While Linux cannot currently compete with Windows NT on the desktop (for a number of reasons that I’m not going to get into here), it has already made inroads into the server market. Many large companies use it as the OS for their web server (like this machine), and many more use it on their intranet for sharing files and hosting web pages.
WWWThreads capitalizes on this framework, adding CGI programs to generate threaded discussion groups, just like Usenet but with a more appealing web front-end.
Installation should be fairly simple. All that’s involved is copying the files into a CGI directory on your server, alter a few parameters in one of the files and type ‘./wwwthread_startup.cgi'.
Unfortunately it’s not quite that simple. The blame has to lie with the documentation which could best be described as minimal — a single 85 line README. The description of some of the variables that need changing is rather poor. I managed to change them to the wrong thing and only found out when I brought WWWThreads up in Netscape.
Of course, that’s when I finally managed to get it working at all! Apache‘s first reaction was to complain about a ‘premature end of script.’ I’ve done a small amount of CGI programming, and realized that this meant that the web server wasn’t receiving a header describing the format of the data.
But why? Isn’t this supposed to be a finished program? I shouldn’t be getting run-time errors and the like? Then I remembered, my email address has an ‘@’ in it. ‘@’ is Perl‘s way of saying ‘here’s an array’ and needs to be quoted to mean ‘at.’ This edited, the start screen appeared.
You could argue that it is a server side program, designed for knowledgeable people, and that I did manage to get it working in the end. However, all that’s needed is a little extra effort on the documentation and, maybe, a Makefile. Something like an Installation FAQ would be invaluable.
From a user…
Looking at the system from a web browser, things look much better.
WWWThreads has a very neat front screen. The colours have been well chosen; they look smart and well designed, but are very readable. In the top left is a logo, the top right has a menu. Below this is a list of the discussion groups that the administrator has set up. Clicking the title of the group brings up a list of the threads in that group. Clicking a thread bring up a list of posts. Clicking a post brings up that post. All very simple, standard stuff.
If you want to create a new post or reply to one that is already there, you will need to create a user for yourself. Here you’re invited to enter a user name, password, name, email, home page, occupation and hobbies. The first four are mandatory, the others optional. Clicking ‘Submit’ results in a screen (hopefully) saying that your details were added successfully. There are no other links or details on this screen, and you are forced to wait before your browser loads a new page. Annoying.
Replying to, or adding, a new post is similar. Fill in a few details, click submit and wait. There should at least be a link on this page to act as a short-cut for the impatient.
However, generally it is all well laid out, attractive and intuitive — there’s not much to write about.
From an administrator…
The administrative tools are good, and are web based just like the rest of the system. It allows the admin to change their password, add new discussion groups (‘Boards’), edit or delete posts, change details about the groups, archive a board, delete a board and edit users.

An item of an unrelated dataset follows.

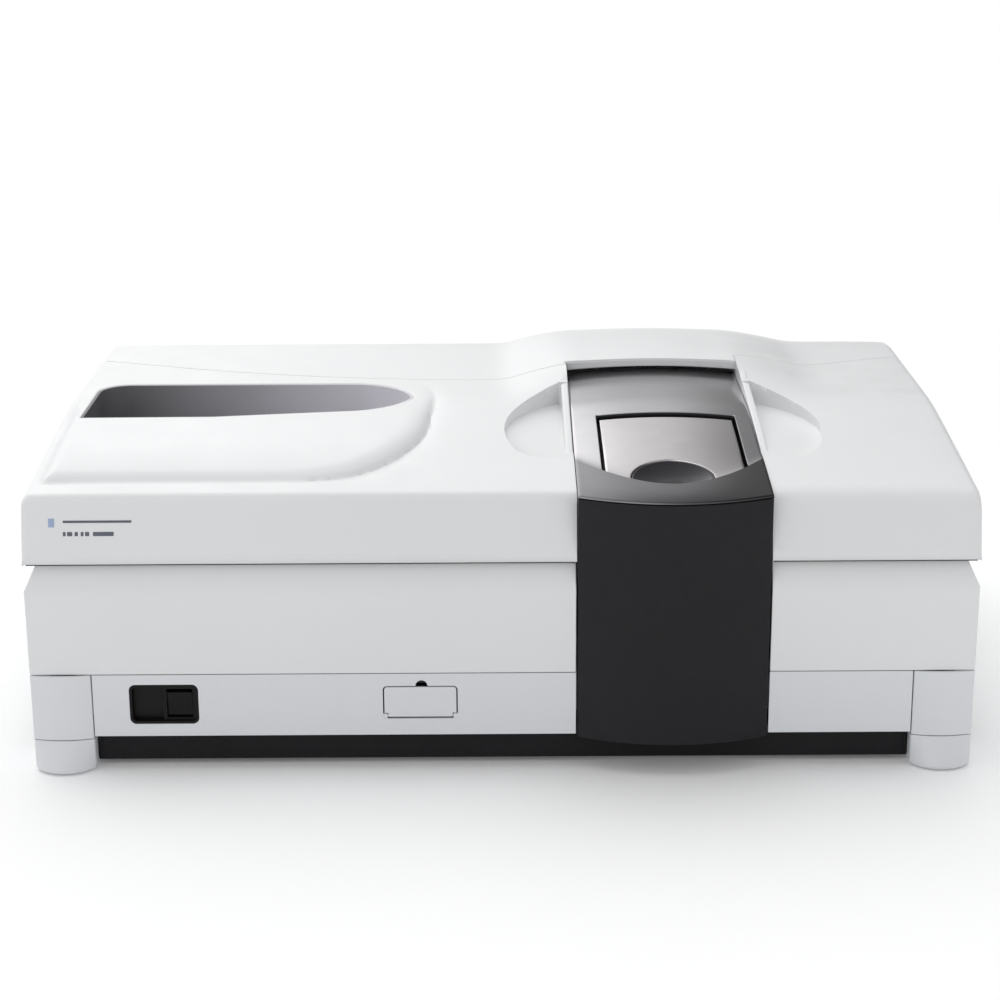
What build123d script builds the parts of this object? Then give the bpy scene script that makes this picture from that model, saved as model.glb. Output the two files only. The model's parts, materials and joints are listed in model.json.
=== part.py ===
from build123d import *
import os

# Bench-top spectrophotometer: case on four feet, lift-off top covers, a sliding lid over the
# sample bay, and the optics, detectors and electronics inside. One STEP file for each piece.
# Frame, mm: X to the right, Y to the rear, Z up, Z = 0 on the bench, X = 0 in the middle.
# "Depth" is always the distance behind the case front face.

os.makedirs("parts", exist_ok=True)

CUT = Mode.SUBTRACT
KEEP = Mode.INTERSECT

# ------------------------------------------------------------------ driving dimensions
HALF_W = 510.0           # half the width of the case
DEPTH = 630.0            # front face to rear face
Y_FRONT = -302.5         # Y of the case front face
SKIN = 3.0               # moulded skin thickness

Z_FOOT = 36.0            # top of the feet
Z_PANEL = 40.0           # bottom edge of the lower panels
TUB_Z0, TUB_Z1 = 60.0, 72.0    # underside and top of the cast base floor
Z_LOW = 111.0            # seam between lower panels and lower housing
Z_SHOULDER = 206.0       # bottom of the chamfered shoulder
Z_SEAM = 235.0           # seam between lower housing and top covers
Z_COVER = Z_SEAM + 1     # bottom edge of the top covers
Z_TOP = 337.5            # level of the flat top
Z_UNDER, Z_OVER = 200, 420     # levels clear of the top covers, for cutting tools
SHOULDER_IN = 13.0       # how far the shoulder leans in

POD = 66.0               # corner pod side
FOOT_X = HALF_W - POD / 2
FEET_AT = [(x, depth) for depth in (POD / 2, DEPTH - POD / 2) for x in (-FOOT_X, FOOT_X)]
PANEL_X = HALF_W - POD - 0.8   # outer end of the front and rear panels

BAY_X0, BAY_X1 = 80.0, 288.0   # sample bay opening
BAY_XC = (BAY_X0 + BAY_X1) / 2
BAY_HALF = (BAY_X1 - BAY_X0) / 2
BAY_GAP = 0.6            # gap between the bay opening and the case pieces beside it
BULGE = 25.0             # how far the bay panel stands in front of the case
RIM = 8.0                # width of the raised rims beside the lid
ARCH_D = 413.0           # front of the arch the lid runs under
SCOOP_R, SCOOP_D, SCOOP_Z = 181.0, 190.0, 319.5   # round dish around the lid, floor level
SEAM_R, SEAM_D = 1139.5, 1539.5                   # arc seam of the top covers: radius, centre
SEAM_GAP = 1.0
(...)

Most of these options are obvious, the one that might not be is the ‘archive’ option. This allows you to, in the words of the author, ‘…move all of the current posts on a board to an archive.’ This is a really good idea, and is implemented well, but does not go as far as I’d like. Some way of selecting posts by date or author, or individual posts would be useful. As would a method a more intuitive method of deleting archives (it appears as another board at the moment).
All the tools are password protected, which allows remote administration — a useful feature.
But the main thing missing is overall configuration options. What it I don’t like the look of the pages that WWWThreads produces? What if you want to fit it into your ‘house’ style? What if you don’t want to ask for hobbies or an occupation when a user registers?
The software is distributed with the GPL licence, so of course you can edit the HTML generated. But there is not documentation and much of the look-and-feel is hidden away in the Perl scripts. Perhaps some kind of template HTML file could be used?
WWWThreads is an odd program.
In some ways it is excellent. The design of the pages are good; the way that it remembers which posts you’ve read and those which you haven’t is useful; the archiving option is excellent, in fact most of the web based admin screens are very well done.
But then again, the installation is needlessly difficult, you can’t easily change the way that it looks, it seems not to perform particularly well (I am running the client and server on the same machine, so this might not be a fair comment) and the documentation is poor.
WWWThreads would be an ideal program to place on an Intranet server to allow people in the office to communicate more effectively. However, it’s lack of configuration options would probably make it unsuitable for an external site.